This hobby project arose out of the need for an easy to use yet powerful flight simulator control interface. I started it by seeing all the problems a home cockpit builder could face using existing solutions at the time.
Like many other aviation enthusiasts, I've become a fan of flight sims since they just came out on PC (late 80s) and it was natural to want to fly with more realistic controls, and at first it was just a DIY yoke and few buttons. When the Internet became available at home, I started searching and trying few I/O solutions available.
Then, after a few years of hiatus, in 2011 I discovered X-Plane-9, which had a great built-in I / O interface that allows you to read data from the X_Plane over Ethernet UDP and send back control data. In the end, the few interface options available were either too limited or too complex, so I figured it was time to create my own X-Plane interface given my pro background in electronics and coding.

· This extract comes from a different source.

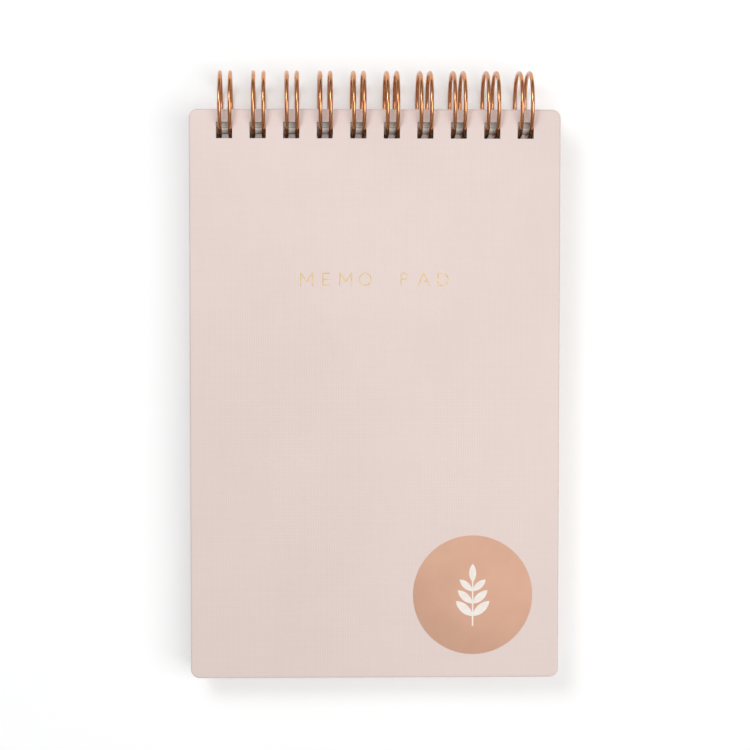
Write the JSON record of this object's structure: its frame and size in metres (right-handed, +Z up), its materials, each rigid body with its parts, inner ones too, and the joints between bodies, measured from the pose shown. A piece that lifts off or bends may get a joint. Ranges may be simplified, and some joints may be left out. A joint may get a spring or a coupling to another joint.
{
  "type": "wire-bound pocket notebook",
  "caption": "Pocket notebook with wrapped board covers and loose leaves that turn on twin-loop wire through square holes along the top edge.",
  "frame": {"origin": "middle of the object's footprint, on the surface it lies on", "axes": "+X across the pages, +Y towards the bound edge, +Z up"},
  "size_m": [0.094, 0.155, 0.0174],
  "materials": {
    "cover_wrap": "matt, linen-embossed",
    "cover_board": "raw greyboard",
    "cover_liner": "matt",
    "title_foil": "bright gold foil",
    "label_foil": "satin copper foil",
    "label_ink": "off-white print",
    "wire": "bright copper coating",
    "leaf": "uncoated"
  },
  "bodies": {
    "back_cover": {"back_cover_board": "cover_board", "back_cover_wrap": "cover_wrap", "back_cover_liner": "cover_liner"},
    "leaves_41_to_50": {"leaf_41": "leaf", "leaf_42": "leaf", "leaf_43": "leaf", "leaf_44": "leaf", "leaf_45": "leaf", "leaf_46": "leaf", "leaf_47": "leaf", "leaf_48": "leaf", "leaf_49": "leaf", "leaf_50": "leaf"},
    "leaves_31_to_40": {"leaf_31": "leaf", "leaf_32": "leaf", "leaf_33": "leaf", "leaf_34": "leaf", "leaf_35": "leaf", "leaf_36": "leaf", "leaf_37": "leaf", "leaf_38": "leaf", "leaf_39": "leaf", "leaf_40": "leaf"},
    "leaves_21_to_30": {"leaf_21": "leaf", "leaf_22": "leaf", "leaf_23": "leaf", "leaf_24": "leaf", "leaf_25": "leaf", "leaf_26": "leaf", "leaf_27": "leaf", "leaf_28": "leaf", "leaf_29": "leaf", "leaf_30": "leaf"},
    "leaves_11_to_20": {"leaf_11": "leaf", "leaf_12": "leaf", "leaf_13": "leaf", "leaf_14": "leaf", "leaf_15": "leaf", "leaf_16": "leaf", "leaf_17": "leaf", "leaf_18": "leaf", "leaf_19": "leaf", "leaf_20": "leaf"},
    "leaves_02_to_10": {"leaf_02": "leaf", "leaf_03": "leaf", "leaf_04": "leaf", "leaf_05": "leaf", "leaf_06": "leaf", "leaf_07": "leaf", "leaf_08": "leaf", "leaf_09": "leaf", "leaf_10": "leaf"},
    "first_leaf": {"leaf_01": "leaf"},
    "front_cover": {"front_cover_board": "cover_board", "front_cover_wrap": "cover_wrap", "front_cover_liner": "cover_liner", "title_foil": "title_foil", "round_label": "label_foil", "label_print": "label_ink"},
    "binding": {"wire_binding": "wire"}
  },
  "joints": [
    {"name": "leaves_41_to_50_turn", "type": "hinge", "parent": "back_cover", "child": "leaves_41_to_50", "pos_m": [0, 0.06884, 0.0087], "axis": [-1, 0, 0], "range_deg": [0, 180]},
    {"name": "leaves_31_to_40_turn", "type": "hinge", "parent": "leaves_41_to_50", "child": "leaves_31_to_40", "pos_m": [0, 0.06884, 0.0087], "axis": [-1, 0, 0], "range_deg": [0, 180]},
    {"name": "leaves_21_to_30_turn", "type": "hinge", "parent": "leaves_31_to_40", "child": "leaves_21_to_30", "pos_m": [0, 0.06884, 0.0087], "axis": [-1, 0, 0], "range_deg": [0, 180]},
    {"name": "leaves_11_to_20_turn", "type": "hinge", "parent": "leaves_21_to_30", "child": "leaves_11_to_20", "pos_m": [0, 0.06884, 0.0087], "axis": [-1, 0, 0], "range_deg": [0, 180]},
    {"name": "leaves_02_to_10_turn", "type": "hinge", "parent": "leaves_11_to_20", "child": "leaves_02_to_10", "pos_m": [0, 0.06884, 0.0087], "axis": [-1, 0, 0], "range_deg": [0, 180]},
    {"name": "first_leaf_turn", "type": "hinge", "parent": "leaves_02_to_10", "child": "first_leaf", "pos_m": [0, 0.06884, 0.0087], "axis": [-1, 0, 0], "range_deg": [0, 180]},
    {"name": "front_cover_turn", "type": "hinge", "parent": "first_leaf", "child": "front_cover", "pos_m": [0, 0.06884, 0.0087], "axis": [-1, 0, 0], "range_deg": [0, 180]},
    {"name": "binding_turn", "type": "hinge", "parent": "back_cover", "child": "binding", "pos_m": [0, 0.06884, 0.0087], "axis": [1, 0, 0], "range_deg": [-4, 240]}
  ]
}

Before that I started building a full-size Baron 58 panel simulator and used Arduino (with Mega1280 microcontroller) as a convenient and cheap platform (no need to deal with “bare-bone” micro-controller chip programming) to write input/output code for this panel that used UDP network protocol built into X-Plane. It was just standalone code (not library).
The fact is that over the past 20 years I’ve seen quite many home cockpits exposed in the Internet which just have been started and then eventually stopped, or became never been finished projects, eating a lot of money for years. Of course, that doesn't mean it's because of the interface, but if you need to become an expert in programming and electronics to get a few LEDs and displays to work in your cockpit, it can frustrate and stop many enthusiasts..
First, this whole project would not have been possible without my son Roman, with his extensive system and application programming skills. My programming expertise is mainly related to hardware, electronics/micro-controllers, scripts, web-design. So he soon joined me and we became a small father and son team. He created the first plugin (ArdSim), which then evolved into the current powerful HCSCI project, and instrument panel program.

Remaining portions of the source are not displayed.